# TASK DETAILS
Write out the whole listing again, exactly as given.

# DATA PROVIDED
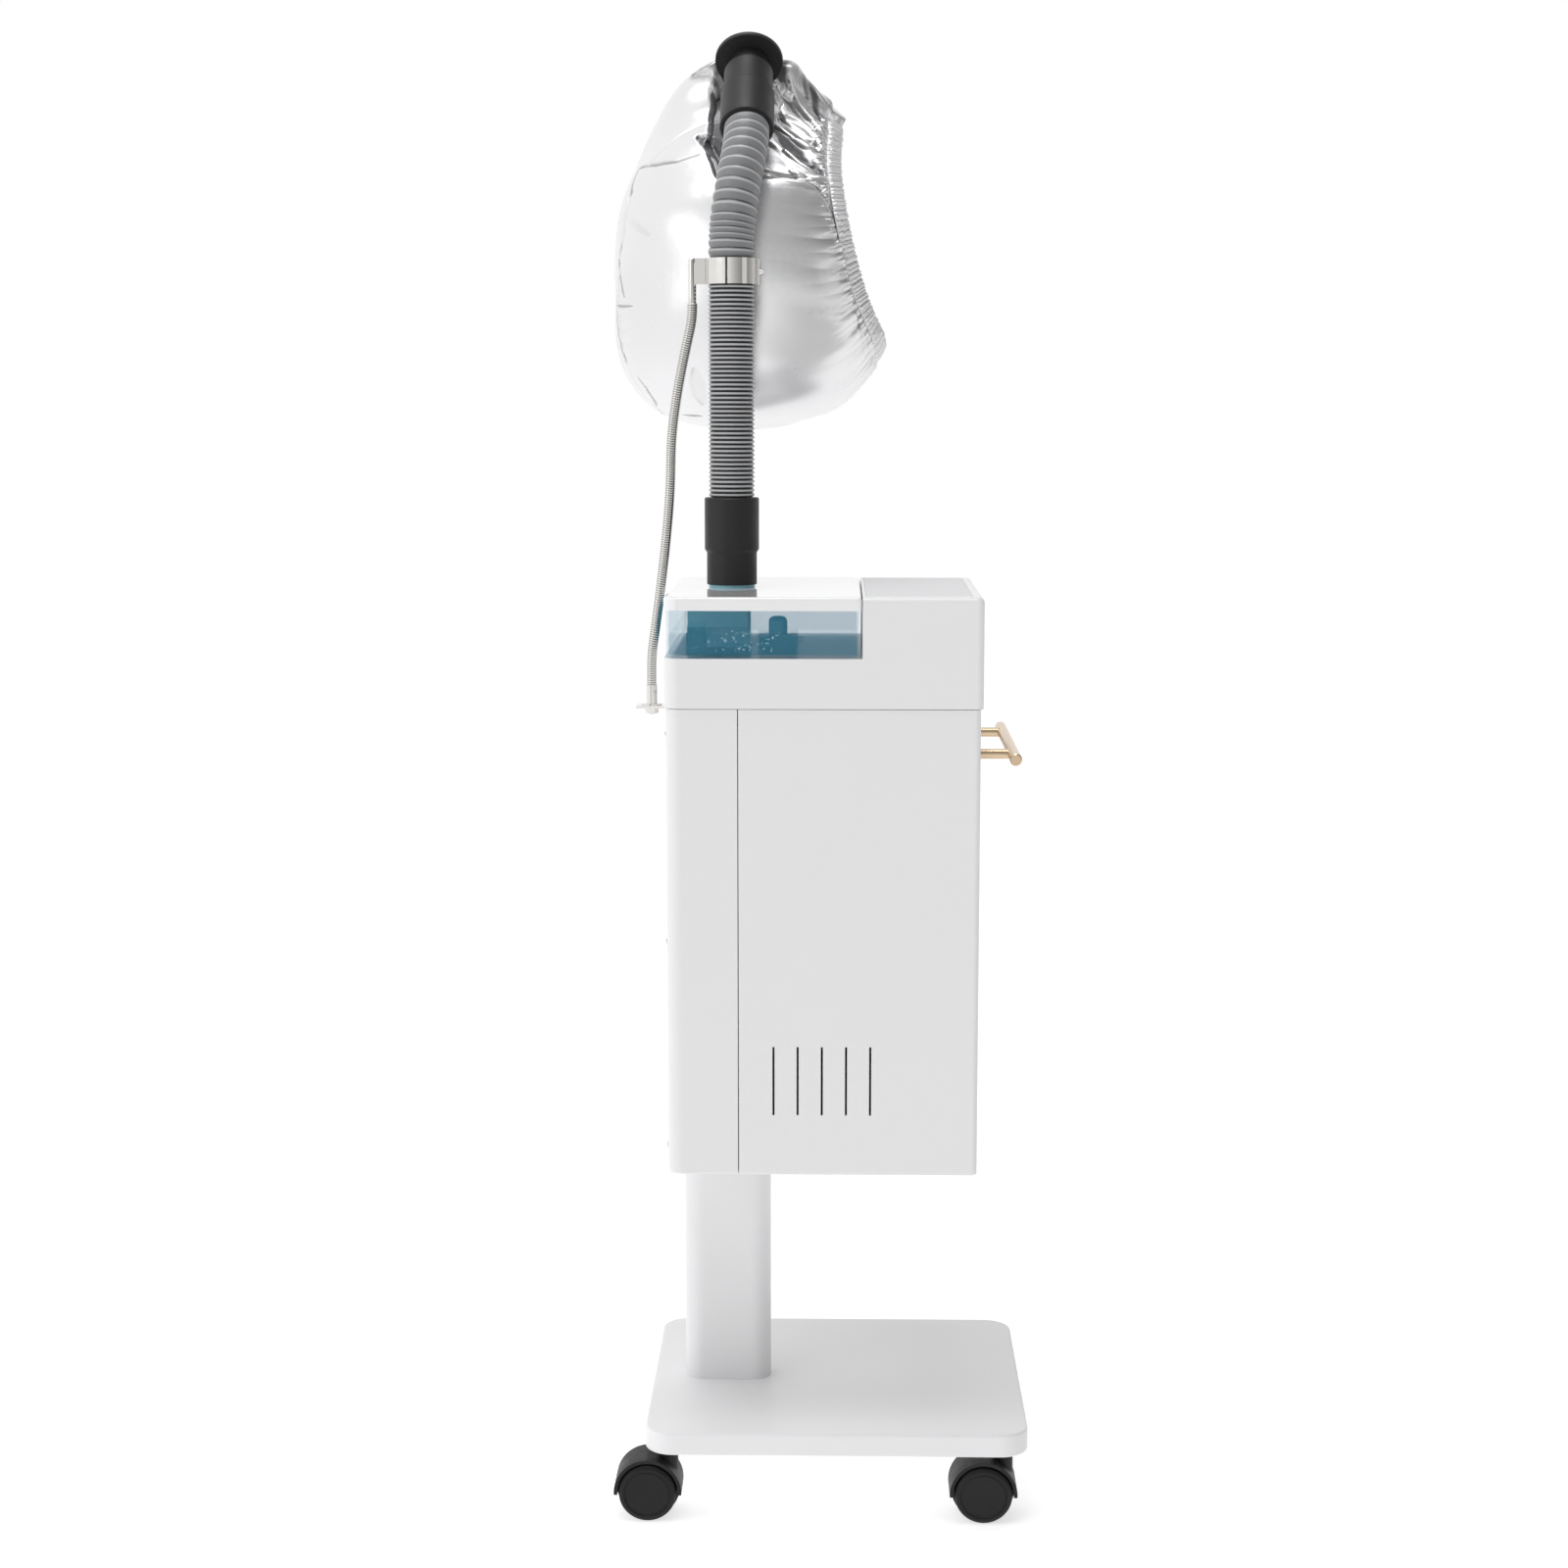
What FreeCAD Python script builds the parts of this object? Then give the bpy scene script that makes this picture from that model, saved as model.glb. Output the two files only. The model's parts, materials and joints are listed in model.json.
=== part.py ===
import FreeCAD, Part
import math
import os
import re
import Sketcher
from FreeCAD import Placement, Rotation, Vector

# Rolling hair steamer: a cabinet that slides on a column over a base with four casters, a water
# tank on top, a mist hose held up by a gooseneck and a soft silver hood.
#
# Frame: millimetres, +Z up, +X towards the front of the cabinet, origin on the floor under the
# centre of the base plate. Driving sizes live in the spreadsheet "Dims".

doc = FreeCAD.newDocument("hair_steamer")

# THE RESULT
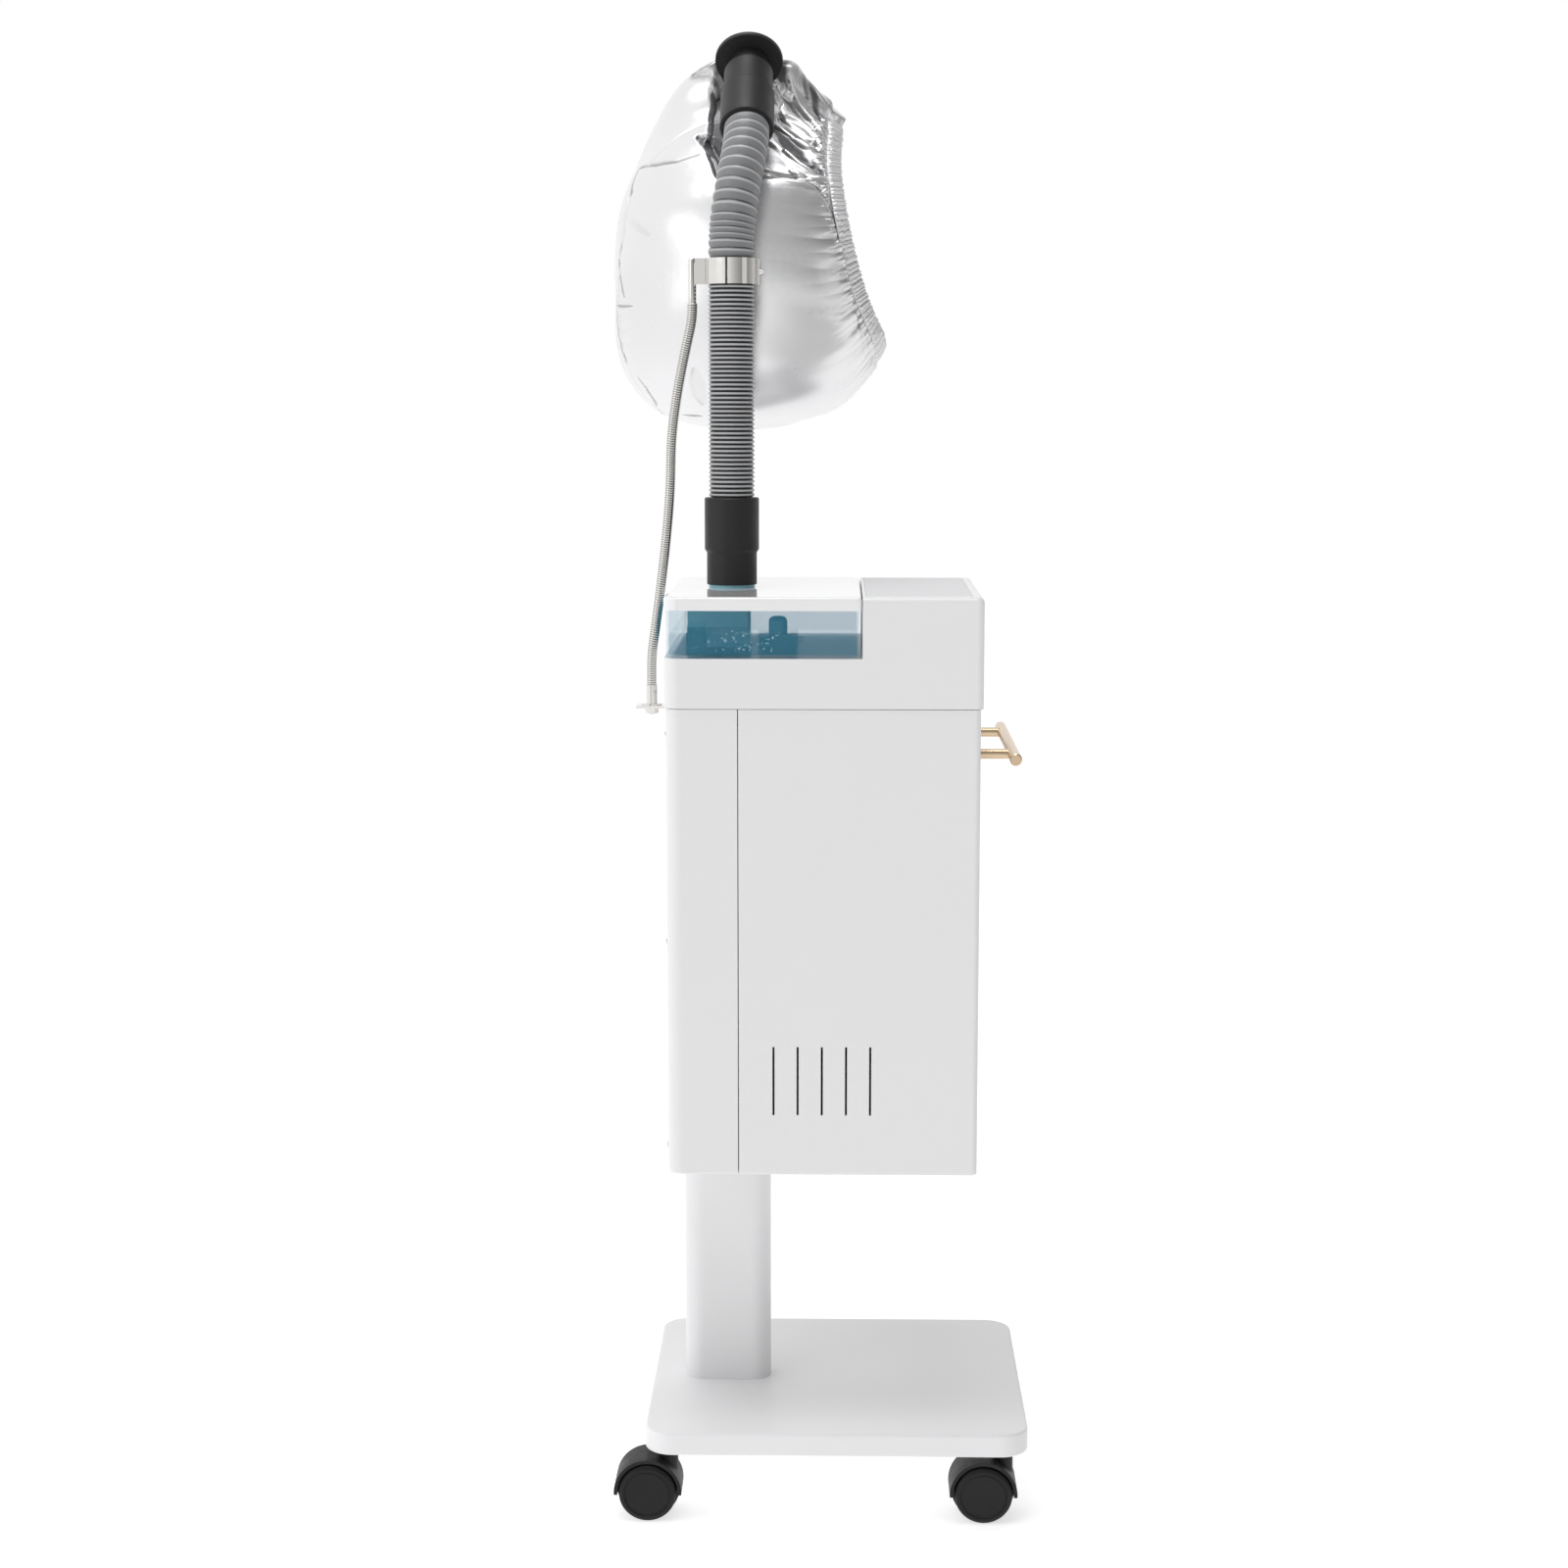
What FreeCAD Python script builds the parts of this object? Then give the bpy scene script that makes this picture from that model, saved as model.glb. Output the two files only. The model's parts, materials and joints are listed in model.json.
=== part.py ===
import FreeCAD, Part
import math
import os
import re
import Sketcher
from FreeCAD import Placement, Rotation, Vector

# Rolling hair steamer: a cabinet that slides on a column over a base with four casters, a water
# tank on top, a mist hose held up by a gooseneck and a soft silver hood.
#
# Frame: millimetres, +Z up, +X towards the front of the cabinet, origin on the floor under the
# centre of the base plate. Driving sizes live in the spreadsheet "Dims".

doc = FreeCAD.newDocument("hair_steamer")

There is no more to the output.